• _What you need to do_: Extract the listing in its entirety, keeping each line identical to the original.

· · · · ·

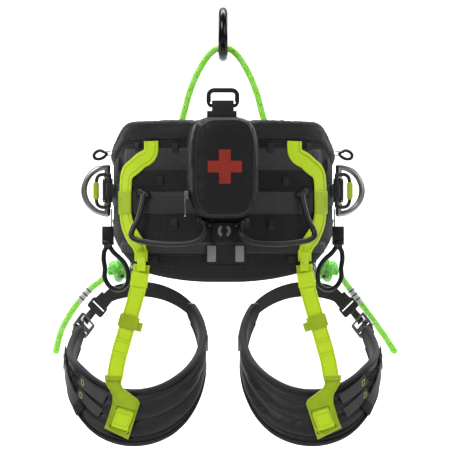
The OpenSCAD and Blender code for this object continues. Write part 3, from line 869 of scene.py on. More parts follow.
def rim_ring(phi):
    a, b = pad_top(phi) + 0.7, belt_top(phi)
    h = b - a
    e = end_pull(phi)
    prof = [(0.6, 0), (2.0, 0.02), (2.7, 0.1), (3.0, 0.25), (3.0, 0.4), (2.9, 0.55), (2.2, 0.62),
        (1.9, 0.65), (2.1, 0.69), (2.2, 0.76),
            (1.4, 0.86), (-0.4, 0.94), (-3, 0.985), (-6.5, 1.0), (-10.5, 0.985), (-13.4, 0.93),
                (-14.9, 0.84), (-15.0, 0.7), (-14.4, 0.5),
            (-14.0, 0.2), (-13.9, 0.0), (-7, 0.0)]
    if e >= 1:
        return [belt_at(phi, o, a + h * t) for o, t in prof]
    return [belt_at(phi, -6 + (o + 6) * (0.4 + 0.6 * e), a + h * (0.5 + (t - 0.5) * (0.5 + 0.5 * e)))
        for o, t in prof]


rim_angles = steps(-PAD_END, -JOIN, 90) + steps(-JOIN, JOIN, 80)[1:-1] + steps(JOIN, PAD_END, 90)
rim_tree = stuffed([rim_ring(p) for p in belt_angles], rim_sewn, 3.0, 0.005)
rim_rings = [rim_ring(p) for p in rim_angles]
for phi, ring in zip(rim_angles, rim_rings):
    middle = sum(ring, Vector()) / len(ring)
    for j in range(1, len(ring) - 2):
        out = (ring[j] - middle).normalized()
        ring[j] = ring[j] + out * swell(rim_tree, ring[j], out, 2.2 * MM) * 0.8
rim = loft("belt_rim", rim_rings, "rim", "belt", ["upper_rim"], angle=60)


def binding_ring(phi):
    lo = belt_bottom(phi)
    e = end_pull(phi)
    mid = (lo + pad_top(phi)) / 2
    lo = mid + (lo - mid) * (0.55 + 0.45 * e)
    prof = [(-1.6, 9), (-0.9, 8.6), (-0.6, 5), (-1.2, 1.6), (-3.2, -0.1), (-6.4, -0.3), (-9.6, 0.3),
        (-11.6, 2), (-12, 5), (-12, 8.6), (-10.6, 8.8), (-6, 6)]
    return [belt_at(phi, o, lo + z) for o, z in prof]


loft("belt_edge_binding", [binding_ring(p) for p in belt_angles[2:-2]], "binding", "belt",
    angle=60)

WEB_ROWS = [(52, 64, 0, 34), (108, -3, 14, 34), (58, -72, 0, 18)]


def row_mid(row, phi):
    return row[1] + row[2] * ease((abs(phi) - 36) / 18)


def row_rings(row):
    """A wide sewn-on band with rounded ends and soft folds between its seams."""
    reach, width = row[0], row[3]
    rings = []
    for phi in steps(-reach, reach, 220):
        left = (reach - abs(phi)) * metric(phi)
        half_w = width / 2 * (1 if left > 6 else math.sqrt(max(0.05, 1 - (1 - left / 6) ** 2)))
        mid = row_mid(row, phi)
        fold = 0.55 + 0.3 * math.sin(phi * 0.9 + row[1]) * math.sin(phi * 0.37)
        ring = []
        cols = 16
        for k in range(cols + 1):
            t = 2 * k / cols - 1
            seam = 0.55 * math.exp(-((abs(t) - 0.86) * half_w / 0.8) ** 2)
            ring.append(belt_at(phi, 1.2 + fold * (1 - t**4) - seam - 0.4 * (abs(t) > 0.99), mid
                + t * half_w))
        for k in range(6 + 1):
            ring.append(belt_at(phi, 0.15, mid + (1 - 2 * k / 6) * half_w))
        rings.append(ring)
    return rings


many("load_webbing_rows", [row_rings(r) for r in WEB_ROWS], "row", "belt", ["load_webbing"],
    angle=60)

row_threads = []
for row in WEB_ROWS:
    for edge in (-0.86, 0.86):
        line = [belt_at(p, 1.45, row_mid(row, p) + edge * row[3] / 2)
            for p in steps(1 - row[0], row[0] - 1, 120)]
        row_threads += stitch_parts(line, lambda f, r=row[0]: belt_out(-r + 2 * r * f), 0.0034, 0.0022)
many("row_stitching", row_threads, "grey_thread", "belt")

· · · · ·

• _Task output_:
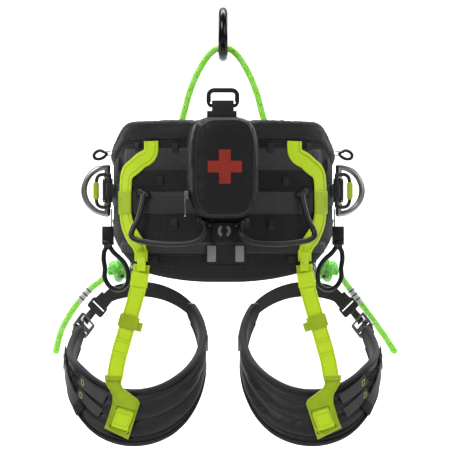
The OpenSCAD and Blender code for this object continues. Write part 3, from line 869 of scene.py on. More parts follow.
def rim_ring(phi):
    a, b = pad_top(phi) + 0.7, belt_top(phi)
    h = b - a
    e = end_pull(phi)
    prof = [(0.6, 0), (2.0, 0.02), (2.7, 0.1), (3.0, 0.25), (3.0, 0.4), (2.9, 0.55), (2.2, 0.62),
        (1.9, 0.65), (2.1, 0.69), (2.2, 0.76),
            (1.4, 0.86), (-0.4, 0.94), (-3, 0.985), (-6.5, 1.0), (-10.5, 0.985), (-13.4, 0.93),
                (-14.9, 0.84), (-15.0, 0.7), (-14.4, 0.5),
            (-14.0, 0.2), (-13.9, 0.0), (-7, 0.0)]
    if e >= 1:
        return [belt_at(phi, o, a + h * t) for o, t in prof]
    return [belt_at(phi, -6 + (o + 6) * (0.4 + 0.6 * e), a + h * (0.5 + (t - 0.5) * (0.5 + 0.5 * e)))
        for o, t in prof]


rim_angles = steps(-PAD_END, -JOIN, 90) + steps(-JOIN, JOIN, 80)[1:-1] + steps(JOIN, PAD_END, 90)
rim_tree = stuffed([rim_ring(p) for p in belt_angles], rim_sewn, 3.0, 0.005)
rim_rings = [rim_ring(p) for p in rim_angles]
for phi, ring in zip(rim_angles, rim_rings):
    middle = sum(ring, Vector()) / len(ring)
    for j in range(1, len(ring) - 2):
        out = (ring[j] - middle).normalized()
        ring[j] = ring[j] + out * swell(rim_tree, ring[j], out, 2.2 * MM) * 0.8
rim = loft("belt_rim", rim_rings, "rim", "belt", ["upper_rim"], angle=60)


def binding_ring(phi):
    lo = belt_bottom(phi)
    e = end_pull(phi)
    mid = (lo + pad_top(phi)) / 2
    lo = mid + (lo - mid) * (0.55 + 0.45 * e)
    prof = [(-1.6, 9), (-0.9, 8.6), (-0.6, 5), (-1.2, 1.6), (-3.2, -0.1), (-6.4, -0.3), (-9.6, 0.3),
        (-11.6, 2), (-12, 5), (-12, 8.6), (-10.6, 8.8), (-6, 6)]
    return [belt_at(phi, o, lo + z) for o, z in prof]


loft("belt_edge_binding", [binding_ring(p) for p in belt_angles[2:-2]], "binding", "belt",
    angle=60)

WEB_ROWS = [(52, 64, 0, 34), (108, -3, 14, 34), (58, -72, 0, 18)]


def row_mid(row, phi):
    return row[1] + row[2] * ease((abs(phi) - 36) / 18)


def row_rings(row):
    """A wide sewn-on band with rounded ends and soft folds between its seams."""
    reach, width = row[0], row[3]
    rings = []
    for phi in steps(-reach, reach, 220):
        left = (reach - abs(phi)) * metric(phi)
        half_w = width / 2 * (1 if left > 6 else math.sqrt(max(0.05, 1 - (1 - left / 6) ** 2)))
        mid = row_mid(row, phi)
        fold = 0.55 + 0.3 * math.sin(phi * 0.9 + row[1]) * math.sin(phi * 0.37)
        ring = []
        cols = 16
        for k in range(cols + 1):
            t = 2 * k / cols - 1
            seam = 0.55 * math.exp(-((abs(t) - 0.86) * half_w / 0.8) ** 2)
            ring.append(belt_at(phi, 1.2 + fold * (1 - t**4) - seam - 0.4 * (abs(t) > 0.99), mid
                + t * half_w))
        for k in range(6 + 1):
            ring.append(belt_at(phi, 0.15, mid + (1 - 2 * k / 6) * half_w))
        rings.append(ring)
    return rings


many("load_webbing_rows", [row_rings(r) for r in WEB_ROWS], "row", "belt", ["load_webbing"],
    angle=60)

row_threads = []
for row in WEB_ROWS:
    for edge in (-0.86, 0.86):
        line = [belt_at(p, 1.45, row_mid(row, p) + edge * row[3] / 2)
            for p in steps(1 - row[0], row[0] - 1, 120)]
        row_threads += stitch_parts(line, lambda f, r=row[0]: belt_out(-r + 2 * r * f), 0.0034, 0.0022)
many("row_stitching", row_threads, "grey_thread", "belt")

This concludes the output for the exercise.